Research activity in 1997

During the 1997, the research on the above mentioned areas has been carried on with the following results:

- Formal syntax and cognitive architectures for Natural Language Processing:

This research has the goal to devise formal systems for expressing the syntax of natural languages and to develop cognitive models of language processing given the operational constraints posed by the formal system.

The formalism for the description of the syntactic knowledge relies on the dependency paradigm. We have defined a formal system that is a first attempt to link the dependency-based theories with a computational model. We also have devised a parsing algorithm based on Earley's schema, that can parse the formalism in polynomial time. We are currently evaluating the expressive power of the formalism, in order to compare with other formalisms in the literature. From the implementation point of view, we have developed two prototype grammars, for Italian and English, and we are currently testing the parser on a wide range of syntactic phenomena. One of the most interesting tests for the formal system is the description of the coordination constructs, which are currently under study.

From the linguistic point of view, we have linked the formal system to a hierarchy of subcategorization frames, that are at the core of the dependency paradigm. We have devised a formal definition of the hierarchy, and we have applied it successfully to the description of 113 Italian verbs. We are currently testing the validity of the hierarchy on a wide set of verbal frames, and we are devising a method for compiling the hierarchy and using it in natural language parsing.

To build a cognitive architecture for the natural language parser, we have devised a flexible environment that is able to simulate the several psycholinguistic hypotheses on the sentence processor. When the parser faces an ambiguity, it can pursue a serial approach, by selecting a single path, or a parallel approach, by carrying on multiple paths for a window of the input sentence. Currently, we are studying the analysis of the relative clauses in English and the consequences that these complex phenomena bring to the tractability of the analysis. Then we will apply the preferences principle devised in psycholinguistics for the human processor.

In the area of the cognitive modelling, there is a collaboration with the Centre for Cognitive Science of the University of Edinburgh (Dr. Patrick Sturt), a research which have been partially funded by a CNR-BC joint research programme. Another collaboration involves the CNR Psychology Institute in Rome (Dr. Marica De Vincenzi): Vincenzo Lombardo and Marica De Vincenzi are currently editing a book on cross-linguistic perspectives on sentence processing.

- Lexical semantics:

The goal of this research is the development of a formalism for the representation of the meaning of words, which enables the implementation of automatic procedures for the semantic analysis of texts. The approach is based, mainly, on Case-Frame Semantics, but it embeds in it a reinterpretation of some concepts belonging to the Generative Lexicon theory (qualia structure e selective binding, in particular). The research activity has been developed around the core idea that the semantic content of lexical entries for nouns, verbs, and adjectives contains prototypical information, encodes as default values, which can be overridden by contextual knowledge (whenever it is available) and which allows one to derive (defeasible) inferences.

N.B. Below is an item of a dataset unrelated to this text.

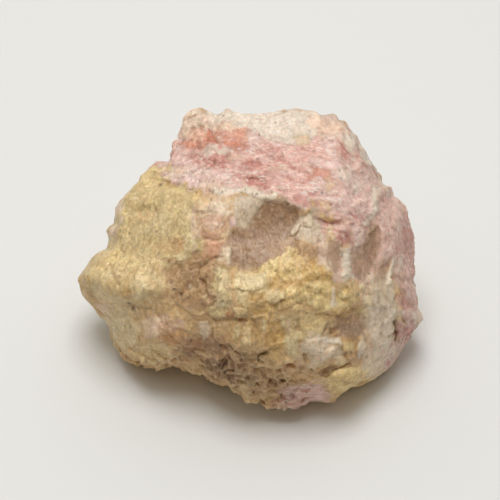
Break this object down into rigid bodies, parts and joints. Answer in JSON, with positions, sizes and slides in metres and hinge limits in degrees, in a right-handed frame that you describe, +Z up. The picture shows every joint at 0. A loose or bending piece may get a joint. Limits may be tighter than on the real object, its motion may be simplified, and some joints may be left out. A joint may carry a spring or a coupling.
{
  "type": "pink tourmaline with quartz stone",
  "caption": "Rough natural stone of pink tourmaline grown into milky and iron-stained quartz, lying on its flattest broken face.",
  "frame": {"origin": "on the flat face that the stone rests on, under the middle of the stone's outline as seen from above", "axes": "+Z up from the resting face; +X to the right along the stone's longest side, with the tourmaline slab at the top and the show face looking up and towards -Y"},
  "size_m": [0.0598, 0.0412, 0.0399],
  "materials": {
    "stone": "matte"
  },
  "bodies": {
    "root": {"stone": "stone"}
  },
  "joints": []
}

The research has been realized by a study of two main areas. The first one concerns the analysis of a large class (more then 300 verbs) of communication verbs (dire - say, chiedere - ask, raccontare - tell, ...), for which a representation formalism, that enlightens their complex internal semantic structure, has been developed, The second area concerns the study of some class of adjectives, in particular: (1) Relational adjectives (agricolo - agricultural, statale - State, ...), for which lexical representations and compositional mechanisms have been defined. (2) Some dimensional adjectives (alto - high/tall, basso - low/short, ...), the analysis of which shed some light on the interaction mechanisms between language and perceptual structures (visual ones, in particular). (3) Emotional adjectives (triste - sad, allegro - happy, divertente - amusing, ...), that have been classified on the basis of the different possible interpretations (depending on the modified noun) and for which the suited semantic representations, as well as the composition mechanisms have been defined. Moreover, this work led to the formulation of a hypothesis about the semantic representation for the lexical entries of nouns.

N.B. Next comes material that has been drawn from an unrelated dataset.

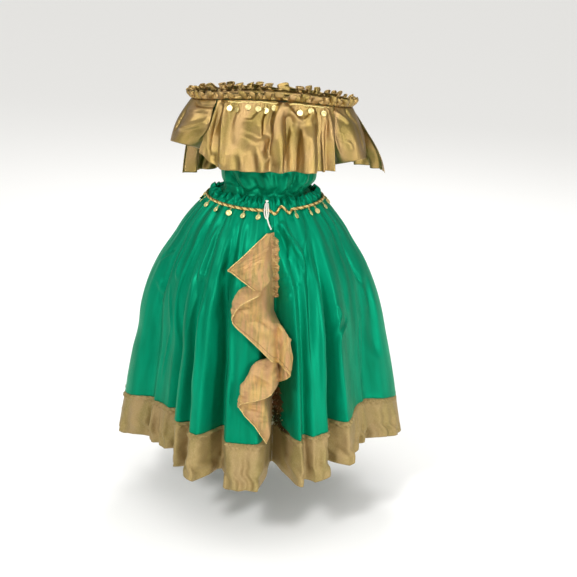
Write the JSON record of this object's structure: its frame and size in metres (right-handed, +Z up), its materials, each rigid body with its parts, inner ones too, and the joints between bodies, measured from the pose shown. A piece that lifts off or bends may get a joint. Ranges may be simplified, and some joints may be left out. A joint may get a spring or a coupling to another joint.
{
  "type": "umbanda blouse and skirt set",
  "caption": "Worn blouse with flounced open neckline and short sleeves, over a long flared skirt with cascade and hem ruffles and a coin belt, all hollow.",
  "frame": {"origin": "middle of the waist at the height of the belt braid, where the wearer's waist holds the set up", "axes": "+Z up, the front faces -Y, +X towards the right as seen from the front"},
  "size_m": [0.8722, 0.7988, 1.0781],
  "materials": {
    "green_satin": "satin",
    "gold_lame": "metallic sheen",
    "brass": "polished",
    "white_cord": "matte"
  },
  "bodies": {
    "root": {"bodice_back": "green_satin", "bodice_front": "green_satin", "cascade_heading": "gold_lame", "cascade_ruffle": "gold_lame", "flounce_back": "gold_lame", "flounce_front": "gold_lame", "hem_ruffle_back": "gold_lame", "hem_ruffle_front_left": "gold_lame", "hem_ruffle_front_right": "gold_lame", "neck_braid": "brass", "neck_coin_01": "brass", "neck_coin_02": "brass", "neck_coin_03": "brass", "neck_coin_04": "brass", "neck_coin_05": "brass", "neck_coin_06": "brass", "neck_coin_07": "brass", "neck_coin_08": "brass", "neck_coin_09": "brass", "neck_coin_10": "brass", "neck_heading": "gold_lame", "skirt_back": "green_satin", "skirt_front_left": "green_satin", "skirt_front_right": "green_satin", "sleeve_left": "gold_lame", "sleeve_right": "gold_lame", "tie_knot": "white_cord", "tie_loop": "white_cord", "tie_tail": "white_cord", "tie_tip": "white_cord", "waist_braid": "brass", "waist_coin_01": "brass", "waist_coin_02": "brass", "waist_coin_03": "brass", "waist_coin_04": "brass", "waist_coin_05": "brass", "waist_coin_06": "brass", "waist_coin_07": "brass", "waist_coin_08": "brass", "waist_coin_09": "brass", "waist_coin_10": "brass", "waist_coin_11": "brass", "waist_coin_12": "brass", "waist_coin_13": "brass", "waist_coin_14": "brass", "waist_coin_15": "brass", "waist_coin_16": "brass", "waist_coin_17": "brass", "waist_coin_18": "brass", "waist_coin_19": "brass", "waist_coin_20": "brass", "waist_coin_21": "brass", "waist_coin_22": "brass", "waist_coin_23": "brass"}
  },
  "joints": []
}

Altogether, the results of the research on lexical semantics enables the identification of close connections between semantics and pragmatics (in particular in the case of communication verbs) and between semantics and other cognitive structures, such as perceptual and emotional systems (in the case of adjectives). Moreover, the analysis concerning adjectives has stressed some limits of the Generative Lexicon approach leading to a reinterpretation of some of its mechanisms and to the extension of its formalism.

- Recognition of a speaker's plans in flexible user interfaces

In this research, a BDI (Belief, Desire, Intention) agent has been defined to model NL dialogue in cooperative environments. The main idea is that speakers are agents whose domain and communicative behaviour is goal-directed; moreover, linguistic behaviour has to be modelled uniformly with respect to domain behaviour, because agents use the same procedures to select and execute speech acts and domain actions. The agent has a two-level architecture, characterized by a declarative representation of the knowledge about acting: at the object level, the linguistic / domain actions represent the actions that the agent can perform to reach his goals; at the metalevel, the agent modelling plans describe the knowledge about how to build and execute plans, out of the available object-level actions. The metalevel plans describe the behaviour of a reactive planner and take the object (linguistic and domain) actions as its objects. The presence of a declarative representation actions and plans makes it possible to interpret the behaviour of an observed agent, as well as to generate the agent behaviour.

This agent architecture has been used to study several linguistic behaviours analyzed in the Computational Linguistics research. In particular, dialogue is modelled within the architecture in that each interactant is represented as an instance of an agent, and his behaviour is interpreted in terms of the (metalevel and object level) plans he is carrying on. Communication involves shared goals set forth by the interactants and the coherence of a dialogue (as well as that of a generic interaction) is recognized if the turns of each interactants contribute to the satisfaction of some contextual goals established previously. The coherence relations used in this framework derive from the Goal Adoption notion introduced by Castelfranchi and Parisi, and from the Plan Continuation relation used in the plan recognition literature to recognize the execution of the steps of a plan by an agent. The adoption of these relations in the dialog model have made it possible to explain and interpret in a single, general framework, several, apparently unrelated linguistic phenomena, like adjacency pairs, insertion sequences, presequences, overanswering, grounding phenomena, acknowledgments, direct and indirect speech acts, clarification subdialogues, repair turns to resolve misunderstandings and interpretation problems.

1997 Publications

L. Ardissono, G. Boella, and R. Damiano. A computational model of misunderstandings in agent communication. In Advances in Artificial Intelligence LNAI 1321, pages 48-59. Springer Verlag, Berlin, 1997.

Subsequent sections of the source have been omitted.